M. Pierre Erard now took up the active direction of the business, and he proved himself as prolific in invention as his uncle before him. Following rapidly upon the invention of the repetition action in 1821, M. Pierre Erard, on January 5th, 1825, patented the system of fixed metal bracing, which was widely adopted, and is even used in our days. This invention (emanating originally from Sebastian Erard) also included a new contrivance for the check. In February, 1827, a further patent, also the idea of Sebastian Erard, and improving the action and the check with a new method of hinging the hammer, was granted,  while in 1835 the repetition action patent of 1821 was extended for seven years, on the ground of the great utility of the patent and of the losses at first sustained in working it. In September, 1840, M. Pierre Erard took out his first original patent of a new action for oblique pianofortes, the patent also including a ball and socket centre of motion for the finger key and an X stand to obtain equal support for all the four feet of horizontal pianos. The last two points of the invention have, we believe, since been abandoned. Another patent was granted to M. Pierre Erard in September, 1850, the ideas including the application of wood to metal instead of metal to wood, a tuning screw for each wire, new pedal keys, and especially a wrest plank wholly of metal. Another patent was taken out in November, 1851, by which the strings were laid on or against the sound board instead of on the bridge of the sound board, the idea proposing to obviate the pressure which tends to press away the sound board.

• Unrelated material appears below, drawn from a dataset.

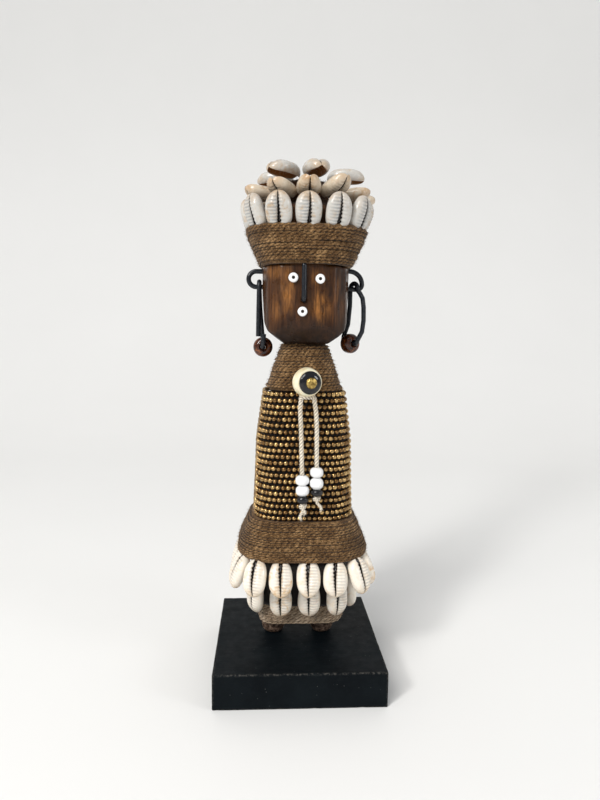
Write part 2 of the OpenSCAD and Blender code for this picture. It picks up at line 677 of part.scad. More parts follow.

M. Pierre Erard died at Passy in 1855, and the important business has since been carried on by his widow, Madame Erard, assisted by a competent London and Paris staff. In February, 1862, Mr. E.G. Bruzaud, the manager of the London house, patented a contrivance by which two dampers were used for each note.

It may be mentioned that the invention in 1838 of the harmonic bar is claimed for M. Pierre Erard by Dr. Oscar Paul in the Geschichte des Claviers, published in Leipzig in 1688. The house of Erard has also always been celebrated for its harps. . . Harp patents were also taken out by Sebastian Erard in 1802, 1808, (damping) 1810,. . . and by Pierre Erard in 1822 and 1835.